To get prepared for the actions that cause these eventual consequences, Gosling spent a month in the upstate New York town of Schenectady. “It’s a great place. It’s not very big, but I loved it,” the actor exclaimed. “I’m from this small town in Canada called Cornwall and it’s very similar to Schenectady, so I felt very much at home.”

While spending time in the town, The Place Beyond the Pines actor visited real-life bank robbers, who explained their procedure. “In reality, in bank training they are told to give the money up if you even ask for it. So the truth is all the guns and yelling is not really necessary.” Gosling laughs, “I’m not promoting or advocating this, but in theory you could just go, ‘Yeah, I’d like to have all of that please. Just all of it.’ And they have to do it, they’d be happy to give it to you. You have to give away with it.”

The man who was going to let Gosling get away with it was his director. Speaking on the incarnation of the project, the director explains, “In 2007 I was at Ryan’s agent’s house and we were having dinner and we were preparing Blue Valentine, talking all about it and I asked him, ‘You’ve done so much in your life. What haven’t you done? What have you always wanted to do?’ And he says, ‘Well, I always wanted to rob a bank but I’ve always been too scared of jail.’ And I said, ‘Well that’s funny. I’ve been writing a movie about a bank robber. It’s called The Place Beyond the Pines. Have you given any thought on how you would do it?'”

Indeed, Gosling had had the illusion for sometime, absorbed by hearing the story of a man in Tel Aviv, “who had been doing it for years with great result, on a motorcycle with a box truck parked in an alley.” Cianfrance told him, “That’s crazy. That’s exactly what we’ve written into the script.’ And it was one one of those times when I realized destiny — that we were meant to make movies together.” Cianfrance gave him on offer he couldn’t refuse, saying, “I’ll make your dreams come true and you won’t even have to go to jail, only for a day when we’re shooting it.”

When it comes to their working relationship, Gosling had nothing but high praise for the director. “It’s hard to talk about performance without talking about Derek, because so much of what we do is teed up by him and the environment he creates and the style in which he works,” Gosling says. “One of the great things about Derek is he never writes these emotional marks into the script. So you never come into the scene to feel this pressure that you have to hit this high note. If they happen, they happen naturally.”

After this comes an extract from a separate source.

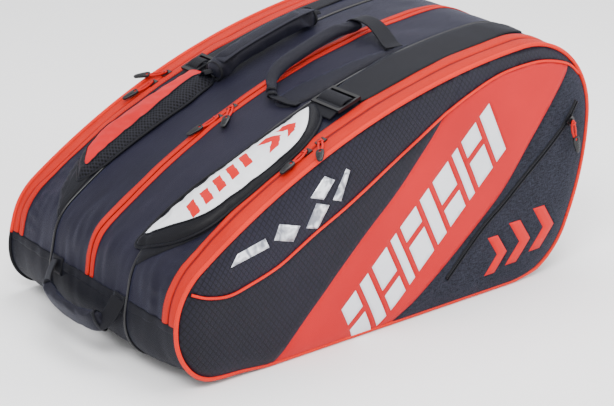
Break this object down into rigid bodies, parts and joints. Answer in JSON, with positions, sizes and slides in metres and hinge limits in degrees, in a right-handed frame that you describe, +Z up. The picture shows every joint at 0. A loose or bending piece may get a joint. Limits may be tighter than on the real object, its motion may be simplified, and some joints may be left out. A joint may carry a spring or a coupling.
{
  "type": "racket tournament bag",
  "caption": "Three-compartment racket bag with a high round end, zipped clamshell side panels, top flaps, padded shoulder straps and three carry handles.",
  "frame": {"origin": "centre of the flat bottom, midway between the two ends of the side outline and midway between the side panels", "axes": "+X along the bag towards the tall round end, -Y the front panel with the pocket, +Z up"},
  "size_m": [0.7935, 0.4698, 0.3901],
  "materials": {
    "board": "matt hardboard insert",
    "lining": "thin polyester lining",
    "black_piping": "satin covered cord",
    "red_piping": "satin covered cord",
    "red_tape": "woven zip tape",
    "slider_black": "semi-gloss black",
    "pull": "moulded tab on a red cord",
    "buckle": "satin moulded",
    "pad_silver": "smooth silver coated fabric over foam",
    "pad_red": "smooth coated fabric over foam",
    "webbing": "ribbed polyester webbing",
    "handle_fabric": "padded polyester",
    "base_fabric": "matt coated fabric",
    "pocket_fabric": "heathered polyester",
    "panel_fabric": "ripstop polyester over foam",
    "body_fabric": "plain weave polyester over foam"
  },
  "bodies": {
    "bag": {"base_board": "board", "end_handle_tabs": "webbing", "far_divider": "lining", "far_gusset_lower": "base_fabric", "far_gusset_upper": "body_fabric", "far_seam_piping": "black_piping", "far_shoulder_pad": "pad_red", "far_side_panel_lower": "panel_fabric", "far_side_piping_lower": "red_piping", "far_strap_lower": "webbing", "far_strap_upper": "webbing", "far_zip_tape_body": "red_tape", "mid_gusset_lower": "base_fabric", "mid_gusset_upper": "body_fabric", "mid_zip_tape": "red_tape", "near_divider": "lining", "near_gusset_lower": "base_fabric", "near_gusset_upper": "body_fabric", "near_seam_piping": "black_piping", "near_shoulder_pad": "pad_silver", "near_side_panel_lower": "panel_fabric", "near_side_piping_lower": "red_piping", "near_strap_lower": "webbing", "near_strap_upper": "webbing", "near_zip_tape_body": "red_tape"},
    "near_panel": {"near_side_panel": "panel_fabric", "near_panel_rim": "body_fabric", "near_side_piping_upper": "red_piping", "near_panel_foam": "panel_fabric", "near_pocket": "pocket_fabric", "near_zip_tape_panel": "red_tape"},
    "far_panel": {"far_side_panel": "panel_fabric", "far_panel_rim": "body_fabric", "far_side_piping_upper": "red_piping", "far_panel_foam": "panel_fabric", "far_zip_tape_panel": "red_tape"},
    "near_flap": {"mid_flap_near": "body_fabric"},
    "far_flap": {"mid_flap_far": "body_fabric"},
    "near_left_slider": {"near_slider_left": "slider_black"},
    "near_left_pull": {"near_pull_left": "pull"},
    "near_right_slider": {"near_slider_right": "slider_black"},
    "near_right_pull": {"near_pull_right": "pull"},
    "mid_left_slider": {"mid_slider_left": "slider_black"},
    "mid_left_pull": {"mid_pull_left": "pull"},
    "mid_right_slider": {"mid_slider_right": "slider_black"},
    "mid_right_pull": {"mid_pull_right": "pull"},
    "far_left_slider": {"far_slider_left": "slider_black"},
    "far_left_pull": {"far_pull_left": "pull"},
    "far_right_slider": {"far_slider_right": "slider_black"},
    "far_right_pull": {"far_pull_right": "pull"},
    "pocket_slider": {"pocket_slider": "slider_black"},
    "pocket_pull": {"pocket_pull": "pull"},
    "near_handle": {"near_handle_webbing": "webbing", "near_handle_grip": "handle_fabric"},
    "far_handle": {"far_handle_webbing": "webbing", "far_handle_sleeve": "handle_fabric"},
    "end_handle": {"end_handle_webbing": "webbing", "end_handle_grip": "handle_fabric"},
    "near_lock": {"near_ladder_lock": "buckle"},
    "far_lock": {"far_ladder_lock": "buckle"}
  },
  "joints": [
    {"name": "near_panel_hinge", "type": "hinge", "parent": "bag", "child": "near_panel", "pos_m": [0, -0.2285, 0.1], "axis": [1, 0, 0], "range_deg": [0, 75]},
    {"name": "far_panel_hinge", "type": "hinge", "parent": "bag", "child": "far_panel", "pos_m": [0, 0.2285, 0.1], "axis": [-1, 0, 0], "range_deg": [0, 75]},
    {"name": "near_flap_hinge", "type": "hinge", "parent": "bag", "child": "near_flap", "pos_m": [0.06082, -0.05, 0.35519], "axis": [0.9757, 0, 0.2191], "range_deg": [0, 60]},
    {"name": "far_flap_hinge", "type": "hinge", "parent": "bag", "child": "far_flap", "pos_m": [0.06082, 0.05, 0.35519], "axis": [0.9757, 0, 0.2191], "range_deg": [-60, 0]},
    {"name": "near_handle_swing", "type": "hinge", "parent": "bag", "child": "near_handle", "pos_m": [0.00737, -0.09, 0.34386], "axis": [0.9638, 0, 0.2667], "range_deg": [0, 120]},
    {"name": "far_handle_swing", "type": "hinge", "parent": "bag", "child": "far_handle", "pos_m": [-0.01237, 0.112, 0.34133], "axis": [-0.9589, 0, -0.2836], "range_deg": [0, 45]},
    {"name": "end_handle_swing", "type": "hinge", "parent": "bag", "child": "end_handle", "pos_m": [-0.3796, 0, 0.0955], "axis": [0, 1, 0], "range_deg": [0, 80]},
    {"name": "near_left_slide", "type": "hinge", "parent": "near_panel", "child": "near_left_slider", "pos_m": [0.30441, -0.19, -0.72967], "axis": [0, -1, 0], "range_deg": [0, 9.62]},
    {"name": "near_left_pull_flip", "type": "hinge", "parent": "near_left_slider", "child": "near_left_pull", "pos_m": [-0.14004, -0.19, 0.29016], "axis": [-0.1276, 0.9903, -0.0556], "range_deg": [0, 100]},
    {"name": "near_right_slide", "type": "hinge", "parent": "near_panel", "child": "near_right_slider", "pos_m": [0.30441, -0.19, -0.72967], "axis": [0, 1, 0], "range_deg": [0, 18.28]},
    {"name": "near_right_pull_flip", "type": "hinge", "parent": "near_right_slider", "child": "near_right_pull", "pos_m": [-0.11486, -0.19, 0.30077], "axis": [-0.7096, 0.6428, -0.2887], "range_deg": [0, 100]},
    {"name": "mid_left_slide", "type": "hinge", "parent": "bag", "child": "mid_left_slider", "pos_m": [0.30441, 0, -0.72967], "axis": [0, -1, 0], "range_deg": [0, 8.99]},
    {"name": "mid_left_pull_flip", "type": "hinge", "parent": "mid_left_slider", "child": "mid_left_pull", "pos_m": [-0.15316, 0, 0.28983], "axis": [0.127, 0.9903, 0.057], "range_deg": [0, 100]},
    {"name": "mid_right_slide", "type": "hinge", "parent": "bag", "child": "mid_right_slider", "pos_m": [0.30441, 0, -0.72967], "axis": [0, 1, 0], "range_deg": [0, 18.9]},
    {"name": "mid_right_pull_flip", "type": "hinge", "parent": "mid_right_slider", "child": "mid_right_pull", "pos_m": [-0.12787, 0, 0.3008], "axis": [-0.5677, 0.788, -0.2382], "range_deg": [0, 100]},
    {"name": "far_left_slide", "type": "hinge", "parent": "far_panel", "child": "far_left_slider", "pos_m": [0.30441, 0.19, -0.72967], "axis": [0, -1, 0], "range_deg": [0, 9.62]},
    {"name": "far_left_pull_flip", "type": "hinge", "parent": "far_left_slider", "child": "far_left_pull", "pos_m": [-0.14004, 0.19, 0.29016], "axis": [0.1276, 0.9903, 0.0556], "range_deg": [0, 100]},
    {"name": "far_right_slide", "type": "hinge", "parent": "far_panel", "child": "far_right_slider", "pos_m": [0.30441, 0.19, -0.72967], "axis": [0, 1, 0], "range_deg": [0, 18.28]},
    {"name": "far_right_pull_flip", "type": "hinge", "parent": "far_right_slider", "child": "far_right_pull", "pos_m": [-0.11486, 0.19, 0.30077], "axis": [0.7096, 0.6428, 0.2887], "range_deg": [0, 100]},
    {"name": "pocket_slide", "type": "slide", "parent": "near_panel", "child": "pocket_slider", "axis": [-0.7869, 0, -0.617], "range_m": [0, 0.205]},
    {"name": "pocket_pull_swing", "type": "hinge", "parent": "pocket_slider", "child": "pocket_pull", "pos_m": [0.326, -0.237, 0.246], "axis": [0, 1, 0], "range_deg": [-80, 80]},
    {"name": "near_lock_tilt", "type": "hinge", "parent": "bag", "child": "near_lock", "pos_m": [-0.06759, -0.14, 0.32321], "axis": [0, -1, 0], "range_deg": [0, 45]},
    {"name": "far_lock_tilt", "type": "hinge", "parent": "bag", "child": "far_lock", "pos_m": [-0.10372, 0.146, 0.30974], "axis": [0, -1, 0], "range_deg": [0, 45]}
  ],
  "couplings": [
    {"joint": "far_flap_hinge", "follows": "near_flap_hinge", "ratio": -1},
    {"joint": "near_handle_swing", "follows": "near_flap_hinge", "ratio": 2}
  ]
}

He continues, “I think it’s hard to explain — it’s even hard for me to understand and I’m watching it, how much effort goes in for Derek to make something that feels so effortless. This movie is like the directorial equivalent of a bank heist. It just took so much planning to pull it off and what I admire it so much about is his filmmaking is invisible, even though its cinematic. It’s a very hard thing to do. It’s very unself-conscious and he had a lot of guts to structure the film this way.”

It was not an easy road though, as Gosling talks of the opposition, “A lot of people to told him not to, people were very, very adamant that he not do it this way. He’s just like the most stubborn person I’ve ever known. He will not change it and to me what’s amazing is that it has all the elements of a traditional heist film, a crime thriller, family drama and all these different genres. It’s deconstructed and laid out in a way that allows the audience to have a different experience in that kind of a movie, which is very hard to do.”

While Cianfrance had his own struggles with getting his vision on the screen, Gosling opened about his own personal conflicts of expectations. “I’m not very good at knowing what people want,” the actor admits. “I don’t have that talent, so the best I can do is to make films that resonate with me and then see what happens. It’s not something that I feel like I can predict and maybe if I’ve tried to do that I’m instantly humbled, so I’ll stay out of that.”

Gosling will soon get a chance to see if audiences resonate with his style, as he’s stepping behind the camera with his directorial debut, the fantasy drama How to Catch a Monster. Set to star Saoirse Ronan, Christina Hendricks, Matt Smith and Pines actors Eva Mendes and Ben Mendelsohn, Gosling discussed his desire to reteam with collaborators. “You spend so much time when you do a movie just tiptoeing around peoples’ process and getting to know one another,” Gosling explains. “I think you waste a lot of time being polite.” When it comes to working with Mendes, Goslings says, “making a movie has a dreamlike quality. These characters in the film knew each other in a different life, as did Eva and I. It added an authenticity to the connection.” A similar connection is found with Cianfrance, as Gosling says, “we had a shorthand and we’re able to be brutally honest with eachother and hopefully if we keep working together we’ll grow.”

Cianfrance isn’t the only director that Gosling has formed a collaboration with, as his Drive follow-up with Nicolas Winding Refn, titled Only God Forgives, is set to debut this summer after a potential Cannes bow. Set in the Thailand crime underworld, Gosling says, “It’s way more violent [than Drive]. Well, I wouldn’t say violent — it’s way more extreme. I feel like they’re so wildly different, but it’s been another great collaboration and another one I hope to continue.”

His only other film in the can is a currently untitled work from Terrence Malick, which he shot last year with Christian Bale, Natalie Portman, Michael Fassbender, Rooney Mara and more. When asked what he gleaned from working with the director, and others, Gosling says, “You learn from all these guys, but you also learn that it’s not just a style that you can adopt. They have a vision and a strong point of view. They have a filter by which they send everything through and it’s unique to each of them and the idea is to try and admire that but not emulate it, because you can only be yourself. And it sounds cheesy, but I think when it comes to filmmaking, there’s really nowhere to hide. You can tell so much about somebody by the films that they make. It’s only as I approach this that I start to realize exactly how much of the filmmaker you can see in their films.”

The Place Beyond the Pines hits theaters on March 29th.